Almost immediately, memes of the mayor guarding the lakefront and other locations started showing up on the Instagram account @WheresLightfoot.
One week later, the Internet is still filling up with social media images of Lightfoot’s scowl clearing out crowds. She’s surveilling people behind the bushes of a home, standing atop hot dog stands, guarding “Cloud Gate” (a.k.a. The Bean) in Millennium Park and plunked in the middle of an empty Michigan Avenue. In all locations, now devoid of people, she looks deadly serious.
Some of the memes have taken her powers much further. One shows the mayor clearing the table of Leonardo da Vinci’s “The Last Supper” and removing the Parisian park strollers in Georges Seurat’s signature painting, “A Sunday Afternoon on the Island of La Grande Jatte.” Another has her guarding the yellow-bricked entrance to the Kingdom of Oz. “We’re off to see the Wizard,” Dorothy and gang explain. “The hell you are!” Lightfoot snaps back.
Even the Chicago Tribune’s editorial board got into the spirit Tuesday, placing Lightfoot above the masthead so she could gaze down on their editorial about the importance of social distancing.
On Twitter, Lightfoot has responded in kind. She released a video showing the mayor camped out at home. In various scenes, she bakes, decorates, dunks a toy basketball and watches a rerun of the 2005 White Sox World Series championship. The concluding message of each: “Stay home, save lives.” (She also sings it while strumming a guitar.)
Kelly Leonard, a longtime creative executive at the Second City, the legendary improvisational theater that has launched the careers of many of Chicago’s most famous comic actors, characterized Lightfoot’s use of comedy as “brilliant” for how it engages people.
“She’s fighting a virus with a virus because comedy is also viral and humor is contagious,” he said Monday. “The idea that she would pick a medium by which she could use the biggest megaphone was smart.”

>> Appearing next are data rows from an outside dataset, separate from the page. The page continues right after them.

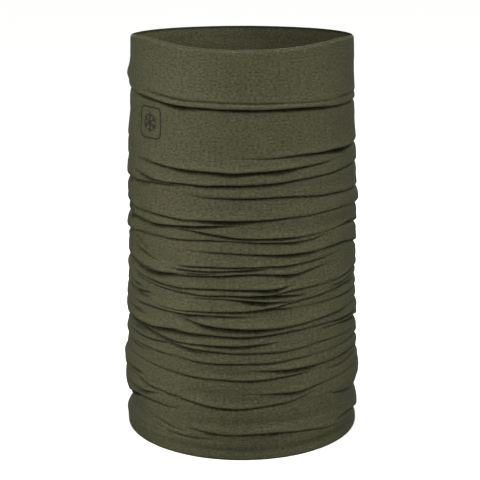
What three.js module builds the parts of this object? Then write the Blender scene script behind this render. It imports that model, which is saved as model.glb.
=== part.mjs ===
// Neck gaiter: one seamless knitted tube, pushed together so that it stands up in folds.
//
// Millimetres, +Z up. The origin is the middle of the lower edge and the front is towards -Y.
// The cloth is held here as a stack of bands, one for each fold. The lower edge of a band is
// the lip of its fold and hangs over the band below; its upper part is tucked in behind the
// band above. The bands slide along Z inside each other, as the folds do when the tube is
// drawn out or pushed down. No band touches another.

import * as THREE from 'three';

// Driving dimensions
const standingHeight = 262.6; // lower edge to upper edge, as gathered
const lowerHalfWidth = 78.9; // half of the tube's width along X at the lower edge
const upperHalfWidth = 71.1; // the same at the upper edge
const depthShare = 0.9; // the tube is an oval: its depth along Y as a share of its width
const clothWall = 0.9; // wall of a band, thicker than the cloth so that it is a sound solid

const firstLip = 17; // height of the lowest fold's lip
const shoulderLip = 190; // height of the lip of the wide smooth band
const topLip = 227; // height of the lip of the band at the upper edge
const gatherCount = 11; // narrow bands between the first lip and the shoulder lip

const tuckedLength = 17; // cloth of a narrow band that is hidden behind the band above
const gatherLean = 0.165; // how far a narrow band leans inwards for each millimetre it rises
const shoulderTucked = 13;
const shoulderLean = 0.0905;

const lipRound = 0.3; // rounding of a lip's outer corner
const lipSteps = 3;
const ovalSteps = 48;

// The mark is a thin film bonded to the wide smooth band, left of the front.
const badgeSide = 20;
const badgeCorner = 4;
const badgeFilm = 0.4;
const badgeGap = 0.3; // clear of the cloth
const badgeHeight = 214.5; // height of its middle
const badgeAngle = THREE.MathUtils.degToRad(-51.5); // from the front, negative towards -X
const badgeColumns = 14;

const taper = (lowerHalfWidth - upperHalfWidth) / standingHeight;
const gatherPitch = (shoulderLip - firstLip) / gatherCount;

const olive = 0x5c5b42;
const darkOlive = 0x2e2f25;

function halfWidthAt(height) {
  return lowerHalfWidth - taper * height;
}

function clothMaterial() {
  return new THREE.MeshStandardMaterial({ color: olive, roughness: 0.95, metalness: 0 });
}

function filmMaterial() {
  return new THREE.MeshStandardMaterial({ color: darkOlive, roughness: 0.6, metalness: 0 });
}

// The section of a band, as radius and height above its lip, going round the wall once.
function bandSection(lip, length, lean) {
  const outer = halfWidthAt(lip);
  const inner = outer - clothWall;
  const shift = lean * length;
  const section = [new THREE.Vector2(inner, 0)];
  for (let step = 0; step <= lipSteps; step += 1) {
    const turn = (Math.PI / 2) * (step / lipSteps);
    const radius = outer - lipRound + lipRound * Math.sin(turn);
    section.push(new THREE.Vector2(radius, lipRound - lipRound * Math.cos(turn)));
  }
  section.push(new THREE.Vector2(outer - shift, length));
  section.push(new THREE.Vector2(inner - shift, length));
  section.push(new THREE.Vector2(inner, 0));
  return section;
}

// A closed oval band of cloth that stands on its lip and leans inwards as it rises.
function makeBand(name, lip, length, lean) {
  const geometry = new THREE.LatheGeometry(bandSection(lip, length, lean), ovalSteps);
  geometry.rotateX(Math.PI / 2);
  geometry.scale(1, depthShare, 1);
  const band = new THREE.Mesh(geometry, clothMaterial());
  band.name = name;
  band.position.z = lip;
  return band;
}

// A point on the badge's base surface: along is the distance to the right of its middle,
// above the height over its middle, and out the distance off the wide smooth band.
function badgePoint(along, above, out) {
  const height = badgeHeight + above;
  const radius = halfWidthAt(shoulderLip) - shoulderLean * (height - shoulderLip) + out;
  const angle = badgeAngle + along / radius;
  return [radius * Math.sin(angle), -radius * depthShare * Math.cos(angle), height];
}

// Half of the badge's height at a distance from its middle: a square with round corners.
function badgeHalfHeight(along) {
  const straight = badgeSide / 2 - badgeCorner;
  const past = Math.max(0, Math.abs(along) - straight);
  return straight + Math.sqrt(Math.max(0, badgeCorner ** 2 - past ** 2));
}

// A curved film, built from upright columns with four corners each.
function makeBadge() {
  const positions = [];
  const triangles = [];
  const near = badgeGap / depthShare;
  const far = near + badgeFilm;
  for (let column = 0; column <= badgeColumns; column += 1) {
    const along = badgeSide * (column / badgeColumns - 0.5);
    const reach = badgeHalfHeight(along);
    positions.push(...badgePoint(along, -reach, near), ...badgePoint(along, -reach, far));
    positions.push(...badgePoint(along, reach, far), ...badgePoint(along, reach, near));
  }
  const addQuad = (a, b, c, d) => triangles.push(a, b, c, a, c, d);
  for (let column = 0; column < badgeColumns; column += 1) {
    for (let corner = 0; corner < 4; corner += 1) {
      const here = 4 * column + corner;
      const next = 4 * column + ((corner + 1) % 4);
      addQuad(here, here + 4, next + 4, next);
    }
  }
  const last = 4 * badgeColumns;
  addQuad(0, 1, 2, 3);
  addQuad(last + 3, last + 2, last + 1, last);

  const geometry = new THREE.BufferGeometry();
  geometry.setAttribute('position', new THREE.Float32BufferAttribute(positions, 3));
  geometry.setIndex(triangles);
  geometry.computeVertexNormals();
  const badge = new THREE.Mesh(geometry, filmMaterial());
  badge.name = 'transfer_badge';
  return badge;
}

const gaiter = new THREE.Group();
gaiter.add(makeBand('lower_edge_band', 0, firstLip + tuckedLength, gatherLean));
for (let index = 0; index < gatherCount; index += 1) {
  const name = `gather_fold_${String(index + 1).padStart(2, '0')}`;
  const lip = firstLip + gatherPitch * index;
  gaiter.add(makeBand(name, lip, gatherPitch + tuckedLength, gatherLean));
}
gaiter.add(
  makeBand('shoulder_band', shoulderLip, topLip - shoulderLip + shoulderTucked, shoulderLean),
);
gaiter.add(makeBand('upper_edge_band', topLip, standingHeight - topLip, taper));
gaiter.add(makeBadge());

export default gaiter;
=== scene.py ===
import math

import bpy
import bmesh
import numpy as np
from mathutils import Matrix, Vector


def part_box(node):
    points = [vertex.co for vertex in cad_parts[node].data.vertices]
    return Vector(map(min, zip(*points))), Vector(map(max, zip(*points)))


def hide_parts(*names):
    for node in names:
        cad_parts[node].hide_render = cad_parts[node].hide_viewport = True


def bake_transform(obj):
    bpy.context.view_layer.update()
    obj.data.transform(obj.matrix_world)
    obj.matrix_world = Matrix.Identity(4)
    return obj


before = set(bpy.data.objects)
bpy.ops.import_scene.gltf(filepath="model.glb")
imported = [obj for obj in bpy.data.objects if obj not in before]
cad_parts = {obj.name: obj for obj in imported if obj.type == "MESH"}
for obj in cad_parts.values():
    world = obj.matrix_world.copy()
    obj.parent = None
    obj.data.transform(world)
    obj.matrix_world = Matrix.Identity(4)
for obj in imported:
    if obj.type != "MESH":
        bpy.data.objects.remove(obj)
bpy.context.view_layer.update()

MM = 0.001

# The oval that the cloth stands on, from the frame: half its width and half its depth at the
# lower edge and at the topmost lip, the height of that lip and of the upper edge, and how much
# the half width narrows for each metre up.
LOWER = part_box("lower_edge_band")[1]
TOP_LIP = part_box("upper_edge_band")[0].z
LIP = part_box("upper_edge_band")[1]
HEIGHT = LIP.z
NARROWING = (LOWER.x - LIP.x) / TOP_LIP
DEPTH_SHARE = LOWER.y / LOWER.x
ROUNDNESS = 2.0  # exponent of the oval, 2 is an ellipse
RIM_POINTED = 0.2  # how much smaller the exponent gets towards the upper edge
RIM_FROM_LIP = 5 * MM  # starting this far below the topmost lip

CLOTH_THICKNESS = 0.5 * MM
EDGE_THICKNESS = 0.5  # share of the thickness that the cut edges have
FLAT_WIDTH = 0.448  # the cloth's size if the tube were cut open and laid flat, in metres
WALE = 0.75  # width of a knitted stitch, in millimetres
COURSE = 0.55  # and its height
STITCH_SLANT = 1.1  # how far a stitch's two legs climb, in stitches for each stitch across
STITCH_ROUND = 0.6  # power that rounds a leg, 1 is a plain ridge
STITCH_TWIST = 0.28  # how far the yarn goes up and down along a leg
KNIT_SHADE = 0.35  # how much lighter the yarn is than the gaps
KNIT_LEAST = 0.78  # and the brightness of the gaps

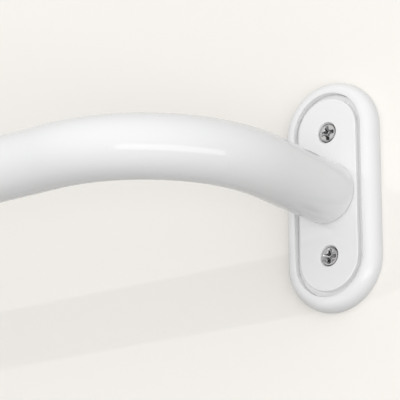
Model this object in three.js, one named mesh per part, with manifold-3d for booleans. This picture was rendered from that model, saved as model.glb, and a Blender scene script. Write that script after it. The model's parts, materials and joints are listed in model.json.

The tone is in sharp contrast with that of her counterparts in other big cities on the East and West coasts, where covid-19 hit earlier and harder. Most have stayed only on serious messaging, as has Lightfoot in her daily briefings. On Monday, she was strictly business in discussing the vast racial disparity emerging with local infections. African Americans account for 68 percent of the city’s deaths and just over half of its confirmed cases — despite making up just 30 percent of Chicago’s population. “This is a call-to-action moment for all of us,” she announced solemnly at a news conference.
Online, however, is different. There, her meme avatar’s glaring eyes, furrowed brow and monochromatic suit do not appear on a City Hall podium but loom from a tree branch like Batman instead.
Leonard says the sharp divergence from Lightfoot’s public image is what makes this approach so effective.
“This is not someone who presents themselves as a funny character. … She really is surprising people, which is why everyone is delighting in it. It came out of nowhere, and the best comedy is the comedy of surprise,” he said.
Lightfoot said in an interview Tuesday that her office was “very intentional about the strategy” but did not expect the organic, viral response. “What this moment tells us is people are in a situation where they want something that makes them smile,” she said.
Beyond using the mayor as a foil, her office reached out to the Second City to request that some of its alumni record videos to reinforce the social distancing message. Steve Carell, Jane Lynch, Bonnie Hunt and Joel Murray have already responded, Leonard said.
Is there a final punchline to this campaign — or does Lightfoot risk getting yanked offstage with a big hook?
Like covid-19 itself, the future is uncertain.
“It’s a beautiful sunshine-y day,” she said Tuesday. “And we’re going to be in this for weeks to come. We need something to rally around. I believe it’s really helping people get through it together.”